Your objective
Exactly the lines from the one that contains "Recreate this object" to the one that contains "# from the front", both lines included, should be copied, and no others.

Exercise data
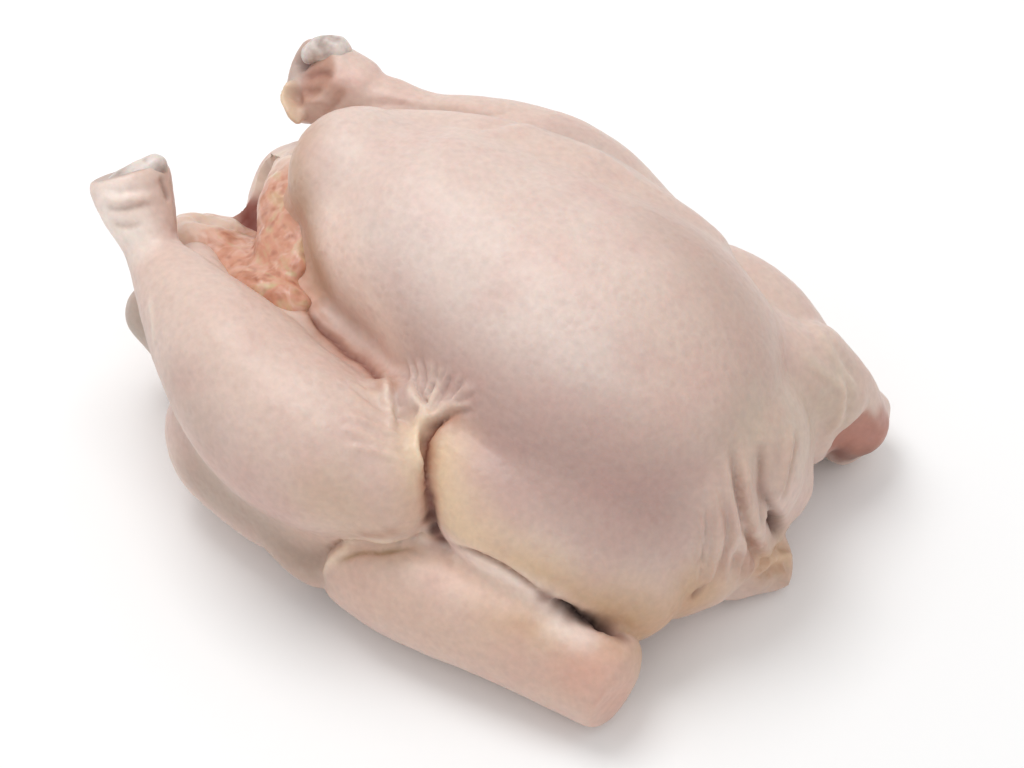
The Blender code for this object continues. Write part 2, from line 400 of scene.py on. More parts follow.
# %% A line on the skin
def hex_linear(code):
    """An sRGB hex colour as linear red, green and blue."""
    parts = [int(code[i:i + 2], 16) / 255 for i in (1, 3, 5)]
    return np.array([c / 12.92 if c <= 0.04045 else ((c + 0.055) / 1.055) ** 2.4 for c in parts])


def dense(places, step=1.5):
    """Places in the maker's frame as close points on one smooth line, in metres."""
    length = sum(math.dist(a, b) for a, b in zip(places, places[1:]))
    count = max(3, round(length / step))
    return np.array([(ring_at(places, i / (count - 1)) - STAND) * MM for i in range(count)])


def on_skin(line):
    """The nearest places on the skin to a line, and the outward direction there."""
    hits = [surface.find_nearest(Vector(p)) for p in line]
    spots = np.array([h[0] for h in hits])
    out = np.array([h[1] for h in hits])
    for _ in range(3):
        out[1:-1] = (out[:-2] + 2 * out[1:-1] + out[2:]) / 4
    return spots, out / np.linalg.norm(out, axis=1, keepdims=True)


def near_line(line, reach):
    """The vertices within reach of a line, with the nearest point of the line to each."""
    low, high = line.min(0) - reach, line.max(0) + reach
    near = np.where(np.all((co > low) & (co < high), axis=1))[0]
    best = np.full(len(near), 1e9)
    place = np.zeros(len(near), dtype=int)
    for j, spot in enumerate(line):
        gap = ((co[near] - spot) ** 2).sum(1)
        closer = gap < best
        best[closer] = gap[closer]
        place[closer] = j
    keep = best < reach ** 2
    return near[keep], place[keep], np.sqrt(best[keep])

# %% [markdown]
# ## Strokes, patches and wrinkles
#
# A stroke is a ridge or a groove. Its height falls off from the line like a bell, and it fades at
# both ends, as folds do. With a fold, the skin drops more on one side than on the other. A patch
# only tints. A fan of wrinkles is a number of fine strokes, each a little different.

# %% Strokes and tints
tone = np.tile(hex_linear("#dfc5b8"), (COUNT, 1))


def stroke(places, width, height, fold=0.0, taper=0.3, tint=None, amount=0.6, spread=1.0):
    """Raise (or with a negative height press in) the skin along a line, in millimetres.

    With a fold, the skin beside the line drops on one side, as under the edge of a flap."""
    line, out = on_skin(dense(places))
    along = np.gradient(line, axis=0)
    along /= np.linalg.norm(along, axis=1, keepdims=True)
    beside = np.cross(along, out)
    near, place, gap = near_line(line, 3 * width * spread * MM)
    far = gap / (width * MM)
    side = ((co[near] - line[place]) * beside[place]).sum(1) / (width * MM)
    share = place / (len(line) - 1)
    ends = smooth_step(np.minimum(share, 1 - share) / taper)
    same = np.clip((facing[near] * out[place]).sum(1) * 2 + 0.4, 0, 1)
    shape = np.exp(-far ** 2)
    if fold:
        shape = shape - abs(fold) * np.exp(-((side * math.copysign(1, fold) + 1.5) / 0.7) ** 2)
    move = height * MM * shape * ends * same
    if tint:
        paint(near, hex_linear(tint), amount * ends * same * np.exp(-(far / spread) ** 2))
    co[near] += out[place] * move[:, None]


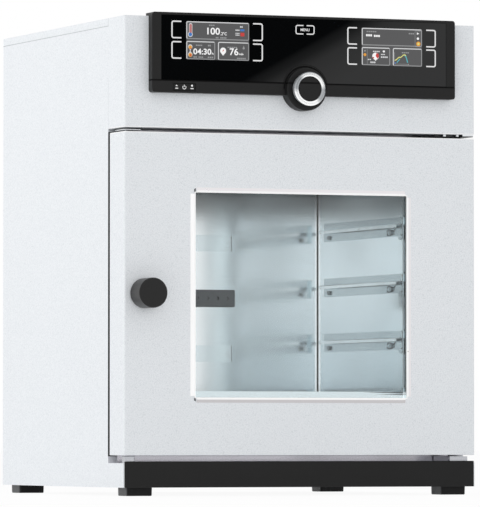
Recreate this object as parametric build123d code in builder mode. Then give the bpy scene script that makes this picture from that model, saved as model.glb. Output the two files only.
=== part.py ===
from build123d import *
import os

# A bench vacuum oven of about 49 litres: sheet casing, welded chamber, a door with a sight
# glass that hinges on the right, and a control panel with a turning dial above the door.
# Millimetres. X runs across the front, Y goes from the door to the rear, Z is up.
# The origin is on the floor, in the middle of the four feet. "Depth" below is measured
# from the front face of the door towards the rear.

# ---- driving dimensions: casing ----
cabinet_width = 550
cabinet_depth = 510
cabinet_height = 687
sheet = 1.5
body_face = 63          # depth at which the cabinet starts behind the door
foot_height = 12
foot_width = 40
foot_length = 36
foot_taper = 1.5
foot_inset_side = 9
foot_inset_end = 13
base_height = 35        # of the base tray, above the feet
base_sheet = 2
return_width = 14       # folded edges of the casing sheets
plinth_height = 37.5
plinth_inset = 1.5
lid_skirt = 12
fascia_height = 160
edge_radius = 3         # upright bends of the door and the fascia
fold_radius = 1         # sharp bends of their front edges

# ---- driving dimensions: door ----
door_gap_below = 8.5    # from the plinth to the door
door_gap_above = 6      # from the door to the fascia
door_thickness = 58
window_width = 331
window_height = 294
window_drop = 1.5       # window centre below the door's centre
trim_bevel = 4.6
trim_rise = 1.5
trim_flat = 2.8
trim_leg = 1.2
trim_relief = 2
pane_thickness = 4
pane_lap = 9
glass_thickness = 15
glass_lap = 23.5        # inner glass beyond the chamber opening, each side
liner_lap = 5
cushion_thickness = 2
spacer_clearance = 24   # spacer frame wider than the window, each side
spacer_flange = 13
sill_height = 9         # strip behind the lower edge of the window
hinge_inset = 15        # hinge axis from the cabinet's right side
hinge_depth = 25
hinge_pin_radius = 4
hinge_fit = 0.05
hinge_block_size = 24
hinge_block_height = 18
hinge_pin_length = 15
knob_inset = 30         # knob axis from the cabinet's left side
knob_radius = 21.5
knob_length = 40
shaft_radius = 5
shaft_fit = 0.05
bearing_wall = 3
crossbar_length = 26
crossbar_width = 8
crossbar_thickness = 6
keeper_thickness = 3
keeper_clearance = 2

upper_plate = 3.5       # thickness of the hinge plate under the fascia
plate_width = 52
plate_overhang = 8      # of the plate beyond the hinge axis
plate_front = 12        # plate behind the door's front face
ear_width = 18
ear_offset = 5          # ear centre beyond the hinge axis
ear_front = 1
plate_screw_radius = 3.5
plate_screw_height = 1.5
plate_screw_inset = 12  # first screw from the hinge axis
plate_screw_pitch = 21
plate_screw_depth = 18
lower_block_width = 29
lower_block_offset = 9
lower_block_front = 4
lower_block_step = 2    # pin collar above the block
pin_collar = 3
glide_width = 15
glide_depth = 16
glide_inset = 4         # from the cabinet's left side
glide_front = 4
glide_clearance = 0.5
knob_clear = 1.5        # knob in front of the door
shaft_in_knob = 24
insulation_gap = 1

# ---- driving dimensions: chamber ----
chamber_side_margin = 82.5      # from the chamber opening to the cabinet's side
chamber_door_margin = 39        # from the chamber opening to the door's top and bottom
chamber_depth = 330
chamber_wall = 4
flange_width = 20
flange_thickness = 11
gasket_inset = 6        # from the chamber opening to the seal
gasket_width = 10
seal_gap = 0.1
insulation_thickness = 52       # at the sides and the rear
insulation_top = 34     # above and below
mat_thickness = 3
mat_margin = 40
rail_levels = 4
rail_pitch = 83.6
first_rail = 48.5       # lowest ledge above the chamber floor
rail_height = 28
rail_drop = 2.5         # middle of the rail's plate below its ledge
rail_ledge = 12
rail_sheet = 1.5
rail_bend = 1.2         # outer radius of the ledge's folds
rail_front = 4          # rail end behind the chamber opening
rail_length = 294
rail_standoff = 2.5
rail_corner = 4
rail_stud_radius = 2
rail_stud_head = 3
rail_stud_height = 2.5
rail_stud_front = 36    # studs from the rail's front and rear ends
rail_stud_rear = 24
rail_stud_drop = 10.5   # studs below the ledge
rail_stud_fit = 0.3
clip_hub = 4            # spring clip over the front stud
clip_wire = 1.4
clip_reach = 18
clip_spread = 4.5
clip_thickness = 0.8
tab_width = 14          # rounded tab under the plate's front end
tab_drop = 6
ledge_inset = 6         # ledge shorter than its plate at the rear
ledge_lip = 5
notch_radius_ledge = 1.8
notch_count = 4
notch_pitch = 73
notch_rear = 14         # rearmost notch from the rail's rear end
socket_drop = 19        # sockets below the rail ledges
cover_width = 101
cover_height = 25
cover_thickness = 1
cover_screw_radius = 2.5
cover_screw_height = 1.2
cover_screw_inset = 6
socket_width = 106.5
socket_height = 26
socket_block_depth = 8
socket_holes = 6
socket_hole_pitch = 16
socket_hole_radius = 3
socket_hole_depth = 5
socket_level = 3        # the level whose socket is open, counted from the lowest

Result
Recreate this object as parametric build123d code in builder mode. Then give the bpy scene script that makes this picture from that model, saved as model.glb. Output the two files only.
=== part.py ===
from build123d import *
import os

# A bench vacuum oven of about 49 litres: sheet casing, welded chamber, a door with a sight
# glass that hinges on the right, and a control panel with a turning dial above the door.
# Millimetres. X runs across the front, Y goes from the door to the rear, Z is up.
# The origin is on the floor, in the middle of the four feet. "Depth" below is measured
# from the front face of the door towards the rear.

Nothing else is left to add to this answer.